Thrillerauteur Karin Slaughter: ‘Mocht ik in deze tijd kind geweest zijn, zat ik waarschijnlijk aan de medicatie’

Als kind schreef ze al verhalen waarin haar zussen meer dan eens het slachtoffer werden van een psychopathische gek. Vandaag is ze een van de best verkochte misdaadauteurs ter wereld. Psychologies sprak met queen of crime Karin Slaughter (47), naar aanleiding van haar nieuwe boek, Gespleten. ‘Mocht ik in deze tijd kind geweest zijn, zat ik waarschijnlijk aan de medicatie.’

Tekst Sigyn Elst 

‘Mijn vader gaf me voor elk verhaal een dollar. Hij vond ze ál-tijd grappig, ondanks het feit dat mijn zussen in het verhaal niet zelden zwaar verminkt werden’

Wie deze zomer rondkijkt op het strand of aan het zwembad ziet ze zeker: lezers die verdwijnen in een van de boeken van Karin Slaughter, de Amerikaanse queen of crime die bloedstollende pageturners schrijft die die naam ook echt waard zijn. Met haar unieke gave voor details beschrijft ze misdaad – de ene keer al bloediger dan de andere – en de onmiddellijke impact daarvan op het leven van de betrokkenen. Minstens zo belangrijk is de wending die het leven neemt van zij die achterblijven nadien. Hier toont Slaughter zich een rasechte verteller met een bijzonder psychologisch doorzicht in mensen, hun interacties en hun gedragingen.

Slaughter werkt gemiddeld een boek per jaar af, maar minstens evenveel tijd als het schrijven besteedt ze aan research en het contact met haar fans en de pers. Toen ze onlangs een conferentie over misdaad bijwoonde in Lyon, maakte ze daags erna graag een ommetje langs Parijs om er enkele Europese journalisten te ontmoeten. ‘Ik vind dat ik dat verplicht ben’, zegt ze in haar onvervalste, zuiderse accent terwijl ze me binnenlaat in haar hotelkamer in de Rue Saint-Honoré. Ze wandelt me voor op gestreepte kousenvoeten en in een loszittende broek. Als ze zich comfortabel in de zetel nestelt, maakt ze met een kordate knik duidelijk dat ze klaar is voor het gesprek.

In je verhalen leg je vaak de link tussen gebeurtenissen in het verleden en de latere daden van je personages. Is er bij jou een link tussen je kindertijd en het feit dat je koos voor het schrijverschap?
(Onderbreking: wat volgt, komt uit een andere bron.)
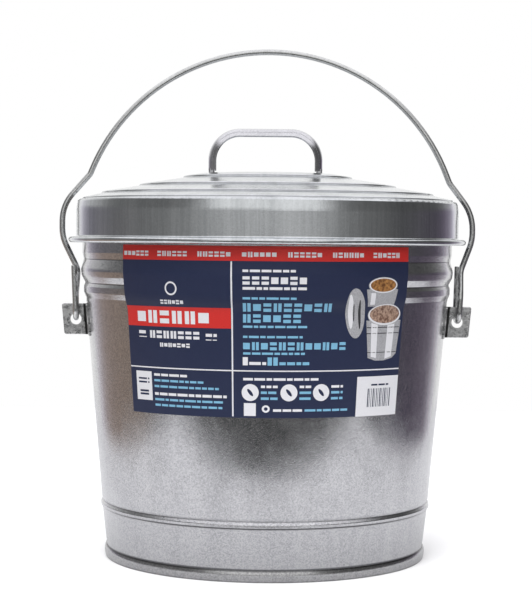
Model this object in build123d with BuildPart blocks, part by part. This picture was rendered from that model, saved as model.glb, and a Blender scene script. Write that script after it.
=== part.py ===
from build123d import *
import os
from math import sqrt

# Galvanised pail-shaped can with a stepped lid and a wire bail that arches over
# the lid and keeps it shut.  Frame: +Z up, origin on the floor on the can's
# axis, the labelled front faces -Y.  All sizes are in millimetres.

os.makedirs("parts", exist_ok=True)

# ---------------------------------------------------------------- driving sizes
SHEET = 0.6                    # wall and lid sheet
FOOT_R = 142.1                 # outside of the foot hoop
FOOT_H = 9.6                   # height of the foot hoop
FOOT_LIP_R, FOOT_FLAT_R = 141.15, 141.1   # its top lip and the edge of its flat underside
WALL_R0 = 140.4                # outside of the wall where the hoop holds it
TAPER_R1, TAPER_Z1 = 144.9, 51.8      # foot of the long tapered wall
TAPER_R2, TAPER_Z2 = 159.9, 227.5     # head of the long tapered wall
NECK_R = 163.4                 # upright neck under the rim
RIM_Z = 310.2                  # centre height of the rolled rim
RIM_WIRE_R = 1.65
PAN_T = 0.7                    # bottom sheet
PAN_Z = 12.4                   # upper face of the bottom's outer land

LID_R = 169.0                  # outside of the lid's band
LID_Z = 313.6                  # shoulder of the lid
LID_TOP = 337.4                # flat centre of the lid
LID_BEAD_R, LID_BEAD_Z = 173.0, 278.3  # centre of the lid's wired edge
LID_WIRE_R = 1.95

STRAP_X = 50.7                 # outside half length of the lid's grip
STRAP_MID = -2.2               # the grip sits a little off the middle
STRAP_TOP = 377.6
STRAP_BEND = 28.0
STRAP_HALF_W = 11.5
STRAP_DEPTH = 6.7
STRAP_T = 1.2
STRAP_FOOT = 3.2               # height of the crimped feet
TONGUE_T, TONGUE_W, TONGUE_L = 1.2, 12.0, 9.5

EAR_X = 169.6                  # hole centre
EAR_Z = 207.5
EAR_HOLE_R = 5.0
EAR_T = 1.6                    # doubled sheet
EAR_Z1, EAR_Z2 = 193.8, 221.3
EAR_OUT1, EAR_OUT2 = 179.8, 182.4
EAR_FLANGE_T = 1.0
EAR_FLANGE_DEG = 12.5

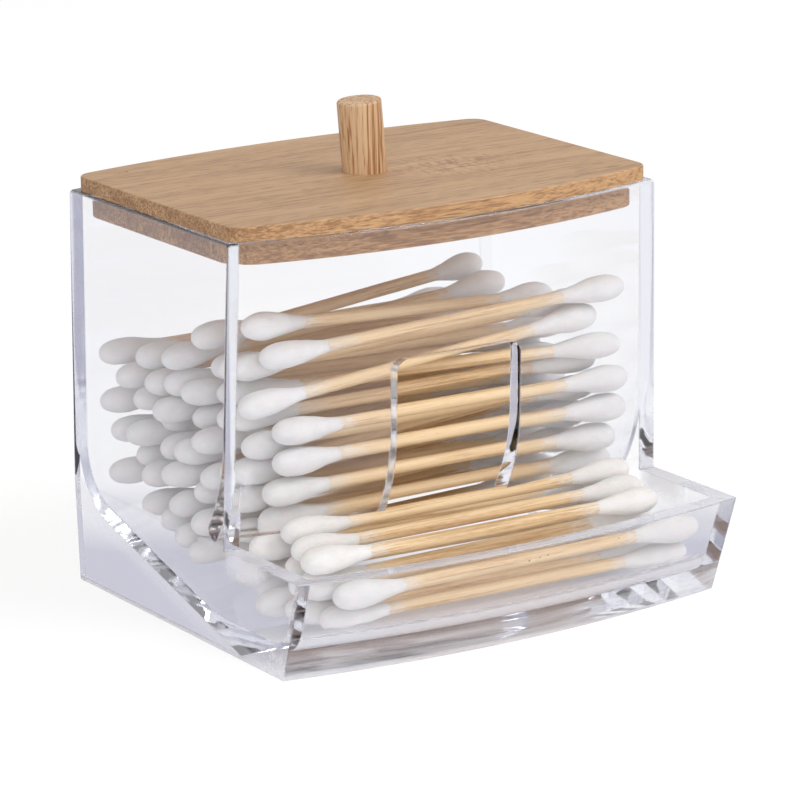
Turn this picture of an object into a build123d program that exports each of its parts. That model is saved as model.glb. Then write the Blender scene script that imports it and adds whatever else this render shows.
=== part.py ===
from build123d import *
import math
import os

# Cotton swab storage box: a clear moulded box with a dispensing tray, a bamboo lid with a dowel
# knob, and the cotton swabs that lie in it. Millimetres, +Z up, front towards -Y, X across the front.
# The origin is under the middle of the plan, on the surface that the box stands on.

# Driving dimensions of the box
rim_width = 90.0
seam_width = 92.6
base_width = 91.8
rim_z = 74.3
tray_rim_z = 19.0
wall = 3.3
hopper_depth = 57.5
hopper_lean = 2.4
back_bow = 4.5
front_bow = 6.7
tray_bow = 4.8
tray_reach = 25.7
tray_lean = 7.0
rim_round = 0.6

# Driving dimensions of the floor
floor_angle = 15.6
floor_thickness = 3.15
foot_height = 5.6
floor_knee_y = -8.5
knee_radius = 30.0
back_curve_radius = 11.0
tray_curve_radius = 6.0

# Driving dimensions of the front wall and its finger notch
bend_z = 37.0
bend_radius = 34.0
bend_angle = 33.0
lip_round = 1.2
notch_width = 26.0
notch_middle_x = -1.2
notch_top_z = 50.0
notch_corner = 2.2

# Driving dimensions of the lid and its knob
plate_thickness = 2.7
plate_inset = 0.9
plate_corner = 3.5
plug_depth = 4.6
plug_clearance = 0.4
plug_corner = 4.5
edge_softening = 0.35
knob_diameter = 8.2
knob_height = 13.3
knob_hole_depth = 5.5
knob_clearance = 0.04
knob_lean = 4.0
knob_edge = 0.5

# Driving dimensions of the swabs
swab_length = 75.0
stick_diameter = 2.2
bud_diameter = 5.5
bud_length = 15.0
bud_neck_diameter = 2.7
bud_tip_diameter = 2.4
socket_depth = 11.0
socket_clearance = 0.02
swab_gap = 0.15
end_play = 2.2
stick_sides = 6
bud_sides = 8

# How the swabs are laid
swabs_per_row = 6
touch = 0.01
curve_steps = 10
move_step = 0.5
move_steps = 6
lift_step = 0.4
lift_steps = 16
fill_tries = 12
fill_top = 45.0
fill_turn = 3.0
fill_beat = 2.1
shift_beat = 3.7
golden_share = 0.618034

# Sizes worked out from the driving dimensions
total_depth = hopper_depth - hopper_lean + tray_reach + back_bow + tray_bow
back_y = total_depth / 2 - back_bow
front_rim_y = back_y - hopper_depth
front_seam_y = front_rim_y + hopper_lean
tray_rim_y = front_seam_y - tray_reach
tray_base_y = tray_rim_y + tray_lean
floor_slope = math.tan(math.radians(floor_angle))
under_drop = floor_thickness / math.cos(math.radians(floor_angle))
under_y = floor_knee_y - (foot_height - under_drop) / floor_slope
lid_centre_y = (back_y + back_bow + front_rim_y - front_bow) / 2
beyond = 200.0


def bow_radius(width, bow):
    """Radius of an arc that spans the width and stands out by the bow."""
    return (width * width / 4 + bow * bow) / (2 * bow)


back_radius = bow_radius(rim_width, back_bow)
front_radius = bow_radius(rim_width, front_bow)
tray_radius = bow_radius(seam_width, tray_bow)
back_axis_y = back_y + back_bow - back_radius
front_axis_y = front_rim_y - front_bow + front_radius
tray_axis_y = tray_rim_y - tray_bow + tray_radius


def between_sides(inset):
    """Bar between the drafted side walls, moved in by inset, from the base to the rim."""
    right = [
        (base_width / 2 - inset, 0),
        (seam_width / 2 - inset, tray_rim_z),
        (rim_width / 2 - inset, rim_z),
    ]
    left = [(-x, z) for x, z in reversed(right)]
    section = Plane.XZ * make_face(Polyline(*right, *left, close=True))
    return extrude(section, beyond, both=True)


def bow_at(x, width, bow):
    """How far an arc of that width and bow stands out at x."""
    radius = bow_radius(width, bow)
    return math.sqrt(radius * radius - x * x) - (radius - bow)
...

Karin Slaughter: ‘Mijn eerste verhalen schreef ik toen ik nog een kind was. Mijn vader is altijd een heel goeie verteller geweest. Dat kreeg hij zelf mee in zijn jeugd, het was deel van de manier waarop hij opgroeide: in een arm gezin dat het zonder elektriciteit in huis moest stellen. Als entertainment vertelden ze elkaar ‘s avonds verhalen. Dat bleef hij later doen voor zijn eigen kinderen. Toen ik begon te schrijven was dat meestal over mijn twee zusters. Ik vertelde dat ze in de problemen geraakten, een ongeluk kregen of stierven. Ikzelf was altijd de held in het verhaal (lacht). Mijn vader gaf me voor elk verhaal een dollar. Hij vond ze ál-tijd grappig, ondanks het feit dat mijn zussen niet zelden zwaar verminkt werden.’

Kwam hij nooit tussenbeide om dat een andere richting uit te sturen?